At least one conservative justice is worried about Big Tech

And this is why that recent concurrence by Supreme Court Justice Clarence Thomas is so important. The case wasn’t an antitrust case. Rather, it concerned whether Donald Trump violated the First Amendment by blocking users from following him.

But Thomas went out of his way to express alarm about the market dominance of Facebook, Google, and other technology giants. He noted that Google has a 90 percent market share (it’s not clear which market this refers to) and that Facebook has 3 billion users. He warned that such a large market share gives tech giants a lot of control over the public’s communications.

While Justice Thomas didn’t suggest any specific changes to antitrust doctrine, he certainly seemed sympathetic to arguments that the tech giants have been abusing their market share. More generally, this seems like a sign that the changing view of big tech companies among Republican voters and Republican politicians is also affecting at least some conservative members of the judiciary.

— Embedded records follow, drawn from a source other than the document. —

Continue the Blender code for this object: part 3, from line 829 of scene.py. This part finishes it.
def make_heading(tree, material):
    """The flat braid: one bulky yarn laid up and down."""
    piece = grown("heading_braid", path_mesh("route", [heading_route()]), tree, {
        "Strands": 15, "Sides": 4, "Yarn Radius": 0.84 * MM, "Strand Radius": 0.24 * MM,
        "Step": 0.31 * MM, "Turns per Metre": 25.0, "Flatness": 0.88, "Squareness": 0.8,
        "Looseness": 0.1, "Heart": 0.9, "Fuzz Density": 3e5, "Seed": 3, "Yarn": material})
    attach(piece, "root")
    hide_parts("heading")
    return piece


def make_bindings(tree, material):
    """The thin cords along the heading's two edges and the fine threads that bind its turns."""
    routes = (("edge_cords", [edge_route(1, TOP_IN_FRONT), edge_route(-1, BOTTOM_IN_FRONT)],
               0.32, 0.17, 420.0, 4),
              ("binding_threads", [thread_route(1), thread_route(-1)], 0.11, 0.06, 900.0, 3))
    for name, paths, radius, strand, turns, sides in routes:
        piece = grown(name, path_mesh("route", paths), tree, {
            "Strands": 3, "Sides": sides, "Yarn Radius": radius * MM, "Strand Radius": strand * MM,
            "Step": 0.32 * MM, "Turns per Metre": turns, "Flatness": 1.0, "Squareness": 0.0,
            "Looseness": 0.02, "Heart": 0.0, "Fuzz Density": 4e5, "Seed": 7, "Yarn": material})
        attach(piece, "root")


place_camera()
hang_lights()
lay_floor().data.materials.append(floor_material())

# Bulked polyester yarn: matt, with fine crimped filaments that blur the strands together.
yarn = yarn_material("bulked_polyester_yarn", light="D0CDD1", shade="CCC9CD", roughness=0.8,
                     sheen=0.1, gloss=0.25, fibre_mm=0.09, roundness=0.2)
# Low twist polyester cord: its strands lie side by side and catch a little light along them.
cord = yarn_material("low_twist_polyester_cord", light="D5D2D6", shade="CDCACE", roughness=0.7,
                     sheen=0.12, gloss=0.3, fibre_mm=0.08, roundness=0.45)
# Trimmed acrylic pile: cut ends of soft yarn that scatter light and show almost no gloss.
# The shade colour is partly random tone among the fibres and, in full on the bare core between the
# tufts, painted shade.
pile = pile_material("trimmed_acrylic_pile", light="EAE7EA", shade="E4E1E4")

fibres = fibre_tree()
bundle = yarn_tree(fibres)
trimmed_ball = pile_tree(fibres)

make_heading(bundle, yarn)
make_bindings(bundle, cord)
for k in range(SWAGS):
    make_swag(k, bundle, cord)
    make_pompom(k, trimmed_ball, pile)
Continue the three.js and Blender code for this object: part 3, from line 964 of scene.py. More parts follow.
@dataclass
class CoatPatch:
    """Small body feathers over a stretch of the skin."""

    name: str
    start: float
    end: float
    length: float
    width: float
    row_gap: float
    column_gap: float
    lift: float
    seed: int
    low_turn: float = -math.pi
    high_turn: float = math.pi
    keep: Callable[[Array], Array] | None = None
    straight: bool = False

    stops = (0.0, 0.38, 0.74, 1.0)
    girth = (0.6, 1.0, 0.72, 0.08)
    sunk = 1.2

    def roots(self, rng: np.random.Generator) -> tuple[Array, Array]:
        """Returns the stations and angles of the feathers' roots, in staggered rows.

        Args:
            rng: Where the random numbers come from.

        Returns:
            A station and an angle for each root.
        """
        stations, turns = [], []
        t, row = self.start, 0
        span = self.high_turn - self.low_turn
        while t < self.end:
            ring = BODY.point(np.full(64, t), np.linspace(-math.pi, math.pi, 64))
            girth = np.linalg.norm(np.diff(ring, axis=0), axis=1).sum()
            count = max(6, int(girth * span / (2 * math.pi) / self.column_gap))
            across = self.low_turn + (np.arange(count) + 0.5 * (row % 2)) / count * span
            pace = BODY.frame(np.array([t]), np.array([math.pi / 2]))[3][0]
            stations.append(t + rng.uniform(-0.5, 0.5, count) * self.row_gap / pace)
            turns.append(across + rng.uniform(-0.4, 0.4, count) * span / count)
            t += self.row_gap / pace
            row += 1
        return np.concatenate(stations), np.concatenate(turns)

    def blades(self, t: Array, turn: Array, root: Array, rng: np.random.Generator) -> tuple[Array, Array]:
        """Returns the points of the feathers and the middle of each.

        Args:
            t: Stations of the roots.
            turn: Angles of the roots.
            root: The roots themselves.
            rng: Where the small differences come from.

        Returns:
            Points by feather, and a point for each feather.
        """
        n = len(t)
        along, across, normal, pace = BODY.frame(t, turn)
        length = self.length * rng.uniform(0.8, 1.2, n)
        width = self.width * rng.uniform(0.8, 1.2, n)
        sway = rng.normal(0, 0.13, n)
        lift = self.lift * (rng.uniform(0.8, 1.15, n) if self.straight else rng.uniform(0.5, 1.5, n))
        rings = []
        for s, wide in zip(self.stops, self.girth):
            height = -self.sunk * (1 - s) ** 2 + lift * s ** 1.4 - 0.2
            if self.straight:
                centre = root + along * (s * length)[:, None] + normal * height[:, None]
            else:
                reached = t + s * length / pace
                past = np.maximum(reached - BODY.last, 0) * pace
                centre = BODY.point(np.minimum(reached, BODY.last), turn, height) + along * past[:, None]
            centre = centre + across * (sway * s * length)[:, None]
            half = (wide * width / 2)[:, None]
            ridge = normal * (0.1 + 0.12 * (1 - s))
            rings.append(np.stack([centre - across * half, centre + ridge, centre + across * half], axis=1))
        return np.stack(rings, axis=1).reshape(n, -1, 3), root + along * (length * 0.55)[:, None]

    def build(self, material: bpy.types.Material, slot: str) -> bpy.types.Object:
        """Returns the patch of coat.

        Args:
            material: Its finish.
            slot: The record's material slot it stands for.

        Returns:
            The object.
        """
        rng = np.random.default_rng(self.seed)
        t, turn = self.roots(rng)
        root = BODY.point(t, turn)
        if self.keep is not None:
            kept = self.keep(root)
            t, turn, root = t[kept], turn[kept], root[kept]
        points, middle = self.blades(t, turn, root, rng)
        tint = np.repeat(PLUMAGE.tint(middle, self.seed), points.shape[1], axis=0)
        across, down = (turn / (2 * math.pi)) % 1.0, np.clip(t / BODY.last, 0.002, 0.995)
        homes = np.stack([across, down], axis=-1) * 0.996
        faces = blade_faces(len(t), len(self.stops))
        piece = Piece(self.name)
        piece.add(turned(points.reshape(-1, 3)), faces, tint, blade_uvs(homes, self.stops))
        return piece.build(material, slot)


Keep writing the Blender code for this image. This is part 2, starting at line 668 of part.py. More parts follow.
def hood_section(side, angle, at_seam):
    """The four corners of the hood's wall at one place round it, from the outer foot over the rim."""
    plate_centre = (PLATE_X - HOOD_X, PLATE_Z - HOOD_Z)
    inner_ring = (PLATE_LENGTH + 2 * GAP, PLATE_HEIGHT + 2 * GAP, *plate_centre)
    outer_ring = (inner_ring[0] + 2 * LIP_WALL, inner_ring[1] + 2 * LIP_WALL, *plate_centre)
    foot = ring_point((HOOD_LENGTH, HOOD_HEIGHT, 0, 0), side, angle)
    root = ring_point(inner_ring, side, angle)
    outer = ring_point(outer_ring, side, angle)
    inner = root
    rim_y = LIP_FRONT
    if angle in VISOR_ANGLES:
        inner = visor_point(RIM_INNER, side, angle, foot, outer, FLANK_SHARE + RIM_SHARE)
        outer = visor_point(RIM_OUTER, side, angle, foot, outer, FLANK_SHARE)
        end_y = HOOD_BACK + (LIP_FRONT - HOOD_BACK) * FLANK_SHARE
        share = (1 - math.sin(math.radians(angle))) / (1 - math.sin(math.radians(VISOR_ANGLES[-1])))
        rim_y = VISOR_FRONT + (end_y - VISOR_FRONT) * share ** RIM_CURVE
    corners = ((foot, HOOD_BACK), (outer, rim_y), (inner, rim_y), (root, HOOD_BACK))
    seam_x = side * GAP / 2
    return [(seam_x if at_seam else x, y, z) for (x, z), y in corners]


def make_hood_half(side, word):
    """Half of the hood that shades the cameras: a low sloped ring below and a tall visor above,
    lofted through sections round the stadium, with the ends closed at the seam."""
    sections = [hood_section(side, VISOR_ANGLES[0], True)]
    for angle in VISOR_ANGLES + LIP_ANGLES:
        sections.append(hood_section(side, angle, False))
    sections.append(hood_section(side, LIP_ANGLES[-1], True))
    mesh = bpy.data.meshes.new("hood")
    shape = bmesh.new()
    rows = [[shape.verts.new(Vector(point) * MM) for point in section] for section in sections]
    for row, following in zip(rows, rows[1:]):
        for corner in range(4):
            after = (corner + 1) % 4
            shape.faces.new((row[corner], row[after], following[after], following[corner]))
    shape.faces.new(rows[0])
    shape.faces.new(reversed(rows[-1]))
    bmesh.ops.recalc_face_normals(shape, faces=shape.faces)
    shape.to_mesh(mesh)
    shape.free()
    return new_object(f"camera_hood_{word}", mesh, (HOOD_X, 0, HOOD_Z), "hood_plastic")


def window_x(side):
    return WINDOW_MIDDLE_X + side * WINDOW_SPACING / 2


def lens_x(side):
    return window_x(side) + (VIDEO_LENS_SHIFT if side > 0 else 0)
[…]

It’s impossible to predict how Justice Thomas might rule if the Google or Facebook cases eventually reach the Supreme Court. And with six conservative justices, Thomas might not be a deciding vote even if he sided with the liberals.

But technology giants can’t be happy to face growing hostility across the political spectrum and from all three branches of government. Even if the companies manage to beat back the current wave of antitrust lawsuits, the next Republican president could share Donald Trump’s (and Joe Biden’s) hostility toward big technology companies and their enthusiasm for antitrust activism. And that would mean that sooner or later, the judiciary would turn against them, too.